With the update to the anomalies defined as above, and the update to the mean defined for the optimal weights \( \overline{\pmb{w}} \) as

\[ \begin{align} \hat{\pmb{x}}^\mathrm{filt}_k := \hat{\pmb{x}}^\mathrm{fore}_k + \mathbf{X}_k^\mathrm{fore} \overline{\pmb{w}}, \end{align} \]

we can

**resample the entire ensemble**from the**approximate, best-fit Gaussian**as\[ \begin{align} \mathbf{E}_k^\mathrm{filt} := \hat{\pmb{x}}^\mathrm{filt}_k \pmb{1}^\top + \mathbf{X}_k^\mathrm{filt}\sqrt{N_e -1 }. \end{align} \]

In this formalism, we can appropriately define an

**ensemble right-transform**\( \boldsymbol{\Psi}_k \) such that for any \( t_k \),\[ \begin{align} \mathbf{E}^\mathrm{filt}_k = \mathbf{E}^\mathrm{fore}_k \boldsymbol{\Psi}_k \end{align} \] where in the above we would say that \[ \begin{align} \mathbf{E}^\mathrm{filt}_k &\sim p(\pmb{x}_k \vert \pmb{y}_{1:k}) \\ \mathbf{E}^\mathrm{fore}_k &\sim p(\pmb{x}_k \vert \pmb{y}_{1:k-1}) \end{align} \]

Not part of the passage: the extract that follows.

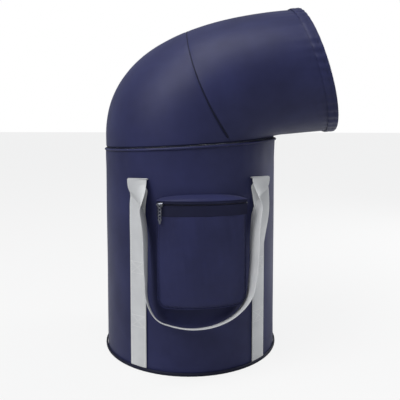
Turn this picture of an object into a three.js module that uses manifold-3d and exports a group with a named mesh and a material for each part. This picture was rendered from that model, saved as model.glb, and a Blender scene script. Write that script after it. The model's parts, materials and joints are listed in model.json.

We will associate \( \mathbf{E}^\mathrm{filt}_k \equiv \mathbf{E}^\mathrm{smth}_{k|k} \);

- under the
**linear-Gaussian model**, we furthermore have that

\[ \begin{align} \mathbf{E}^\mathrm{smth}_{k|L} = \mathbf{E}^\mathrm{smth}_{k|L-1}\boldsymbol{\Psi}_{L} & & \mathbf{E}^\mathrm{smth}_{k|K} \sim p(\pmb{x}_k \vert \pmb{y}_{1:K}). \end{align} \]

- under the
Then we can perform a

**retrospective smoothing analysis**on all past states stored in memory by**using the latest right-transform update from the filtering step**.This form of

**retrospective analysis**is the basis of the**ensemble Kalman smoother (EnKS)**.

- The EnKS takes advantage of the simple form of the
**retrospective, right-transform analysis**by including an**additional, inner loop of the filtering cycle**.